Derick Brassard, Pittsburgh Penguins — Hard to believe that last season Brassard was one of the most sought after assets at the trade deadline, and now can’t even get on more than a single ballot. A year in Pittsburgh has not been good for the veteran center, as he has recorded just 27 points in 66 games including a dismal performance in the playoffs. Brassard is obviously not a fit in Pittsburgh, but that doesn’t mean there won’t be interest in him should he reach free agency. The question is how many years is a team willing to offer for a player who will be 32 before the 2019-20 season begins and is likely coming off his worst season in the NHL.

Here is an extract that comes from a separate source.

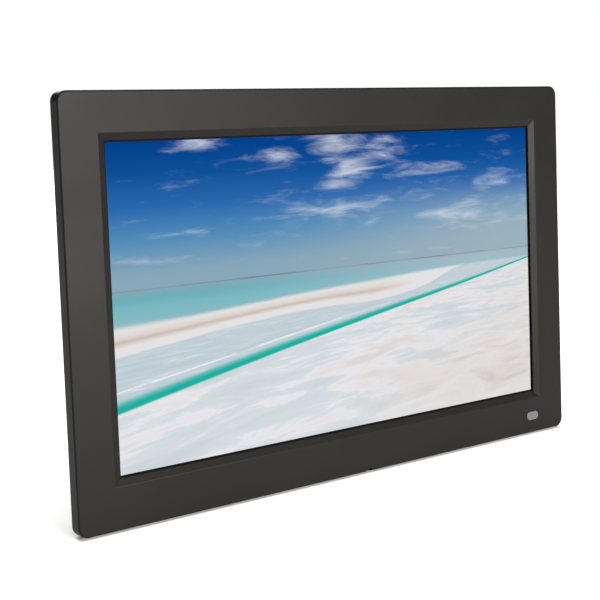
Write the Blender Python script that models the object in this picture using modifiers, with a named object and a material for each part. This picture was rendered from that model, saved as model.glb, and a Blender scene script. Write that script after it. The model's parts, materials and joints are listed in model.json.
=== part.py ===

Jimmy Howard, Detroit Red Wings — On just a single ballot, Howard is another player overshadowed by the talent available at his position. A warrior for the Red Wings for parts of the last 13 seasons, it’s hard to imagine that a team will be willing to pay up for a 35-year old goaltender. Re-signing in Detroit as a part-time starter might make the most sense, especially since they obviously value him quite highly. Howard is still playing well enough to take a team to the playoffs, but betting he’ll be able to do that again going forward is a pretty risky gamble.
Anton Stralman, Tampa Bay Lightning — Overlooked for basically his whole career, Stralman was another who received just a single vote. Despite seeming like he’s been in the league for decades, the veteran defenseman won’t turn 33 until August and is still playing excellent hockey for the best team in the NHL. Sure, his game has slowed a bit since he was a 30+ point defenseman, but teams are always looking for right-handed depth on the blue line and Stralman brings over 100 games of playoff experience. If the Lightning can bring home a Stanley Cup it would only further cement his place as a viable free agent option for any contender.
Brandon Pirri, Vegas Golden Knights — It’s not often that a player who has spent much of the season in the minor leagues receives a vote as one of the top free agents, but Pirri has been an unusual case for his entire career. The simple fact is that he can flat out score, has shown by his eight goals and 13 points in 14 games for the Golden Knights this year. No one is going to be handing out a long-term big money deal, but Pirri has done enough work to improve his game away from the puck that there will be interest. That is, if the Golden Knights don’t extend him themselves.